Ainsi, à travers ces trois figures féminines, Sawako Ariyoshi parvient à nous faire saisir de façon tangible le séisme que représente l’évolution qui s’opère dans une société dont tous les repères sociaux, culturels et même politiques reposent sur un socle de traditions jusque-là immuables. Le déchirement entre Hana et Fumio en est la représentation symbolique. L’écriture des Dames de Kimoto, très descriptive et posée, représentative de la culture japonaise, nous immerge de façon intimiste au cœur de ce foyer, nous permettant de comprendre tous les enjeux de ce qui se passe devant nous.
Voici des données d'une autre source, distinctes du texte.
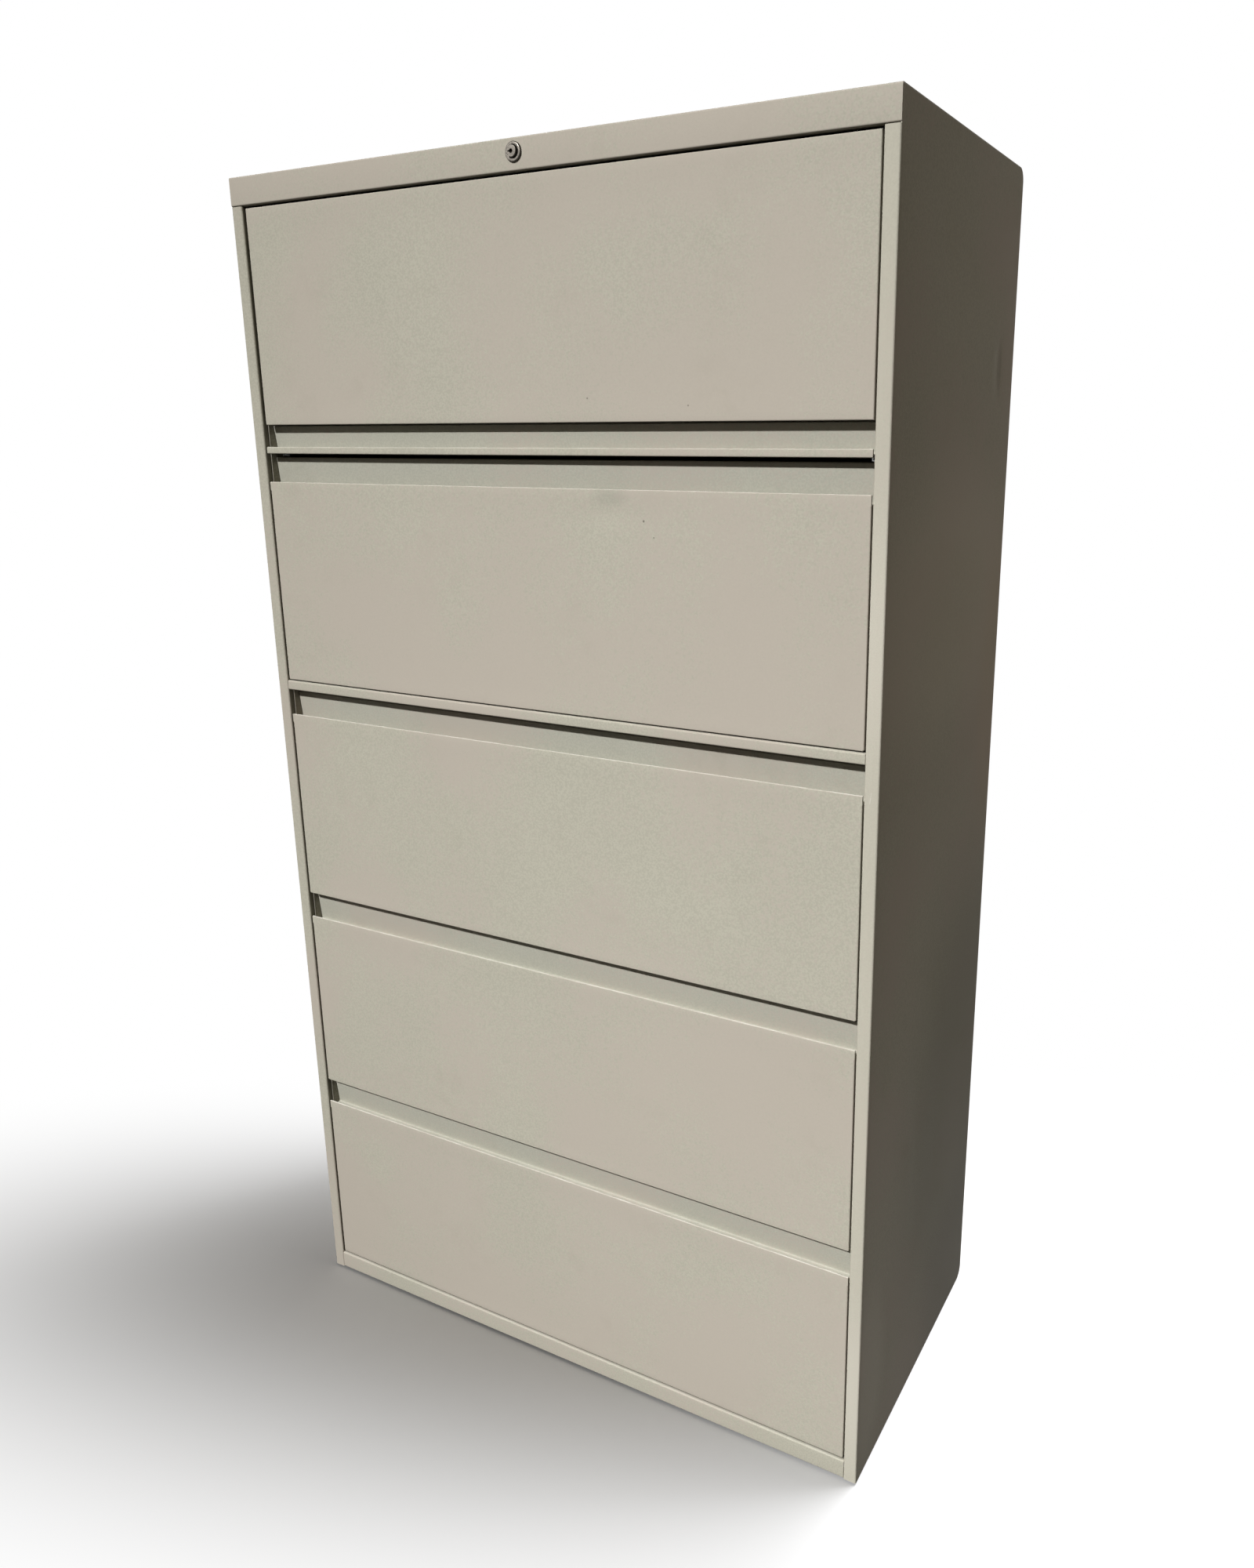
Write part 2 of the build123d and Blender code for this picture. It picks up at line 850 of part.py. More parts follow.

Au fil des parties, le rythme du récit, assez lent au départ, s’accélère, comme pour suivre cette évolution et les événements qui l’accompagnent.
Précis et délicat comme un motif de kimono, Les dames de Kimoto est un récit chargé de sens et fascinant. Peu évident au premier abord, excepté pour les initiés de la littérature japonaise qui ne seront pas déconcertés, il se révèle vite passionnant. Si l’on admire la personnalité, l’intelligence d’Hana, que l’on ressent sa peine et son incompréhension dans ses rapports avec sa fille, on reste néanmoins sidéré de son peu d’ouverture sur le monde. De son confinement dans ce rôle d’épouse mené avec art jusqu’à une perfection déroutante. La réaction de Fumio apparaît presque comme naturelle et libératrice, même si la violence de son rejet est presque aussi déroutante que l’enfermement intellectuel de sa mère. Mettant ces deux figures en contrepoint, on ne peut être que curieux de savoir comment Hanako parviendra à trouver une juste place, alors qu’autour d’elle, le contexte international belliqueux se fait de plus en plus présent et oppressant. Le monde de sa mère et de sa grand-mère est le point de sombrer. Entre ces deux personnalités à fort caractère, elle est le lien unissant passé et présent dans un monde en plein séisme. Plus que la place de la femme c’est le socle de la culture japonaise tout entier qui vacille, remis en question. Les dames de Kimoto est à coup sûr un incontournable pour qui veut mieux comprendre la culture japonaise. Une pièce de littérature savamment ouvragée, menée avec subtilité et une belle leçon d’Histoire.